* _Dataset_
## begin
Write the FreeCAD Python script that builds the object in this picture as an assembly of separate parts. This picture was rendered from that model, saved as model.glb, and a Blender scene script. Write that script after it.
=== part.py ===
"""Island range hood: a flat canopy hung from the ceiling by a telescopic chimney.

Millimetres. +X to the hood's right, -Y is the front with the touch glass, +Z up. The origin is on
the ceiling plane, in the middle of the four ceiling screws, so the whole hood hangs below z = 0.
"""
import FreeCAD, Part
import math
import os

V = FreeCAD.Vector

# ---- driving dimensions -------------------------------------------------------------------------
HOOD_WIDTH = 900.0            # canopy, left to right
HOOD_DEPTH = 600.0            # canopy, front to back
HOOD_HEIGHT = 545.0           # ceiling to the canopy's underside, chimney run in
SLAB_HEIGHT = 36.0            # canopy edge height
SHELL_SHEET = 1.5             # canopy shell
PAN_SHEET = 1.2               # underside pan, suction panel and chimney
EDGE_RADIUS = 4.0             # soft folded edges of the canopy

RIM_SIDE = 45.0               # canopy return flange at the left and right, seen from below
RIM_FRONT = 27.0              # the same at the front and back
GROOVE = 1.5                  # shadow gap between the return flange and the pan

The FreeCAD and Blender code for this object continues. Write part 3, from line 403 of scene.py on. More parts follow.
## end
* _What this task involves_
Return all the data above once more, precisely as given.

* _Solved exercise_
Write the FreeCAD Python script that builds the object in this picture as an assembly of separate parts. This picture was rendered from that model, saved as model.glb, and a Blender scene script. Write that script after it.
=== part.py ===
"""Island range hood: a flat canopy hung from the ceiling by a telescopic chimney.

Millimetres. +X to the hood's right, -Y is the front with the touch glass, +Z up. The origin is on
the ceiling plane, in the middle of the four ceiling screws, so the whole hood hangs below z = 0.
"""
import FreeCAD, Part
import math
import os

V = FreeCAD.Vector

# ---- driving dimensions -------------------------------------------------------------------------
HOOD_WIDTH = 900.0            # canopy, left to right
HOOD_DEPTH = 600.0            # canopy, front to back
HOOD_HEIGHT = 545.0           # ceiling to the canopy's underside, chimney run in
SLAB_HEIGHT = 36.0            # canopy edge height
SHELL_SHEET = 1.5             # canopy shell
PAN_SHEET = 1.2               # underside pan, suction panel and chimney
EDGE_RADIUS = 4.0             # soft folded edges of the canopy

RIM_SIDE = 45.0               # canopy return flange at the left and right, seen from below
RIM_FRONT = 27.0              # the same at the front and back
GROOVE = 1.5                  # shadow gap between the return flange and the pan

The FreeCAD and Blender code for this object continues. Write part 3, from line 403 of scene.py on. More parts follow.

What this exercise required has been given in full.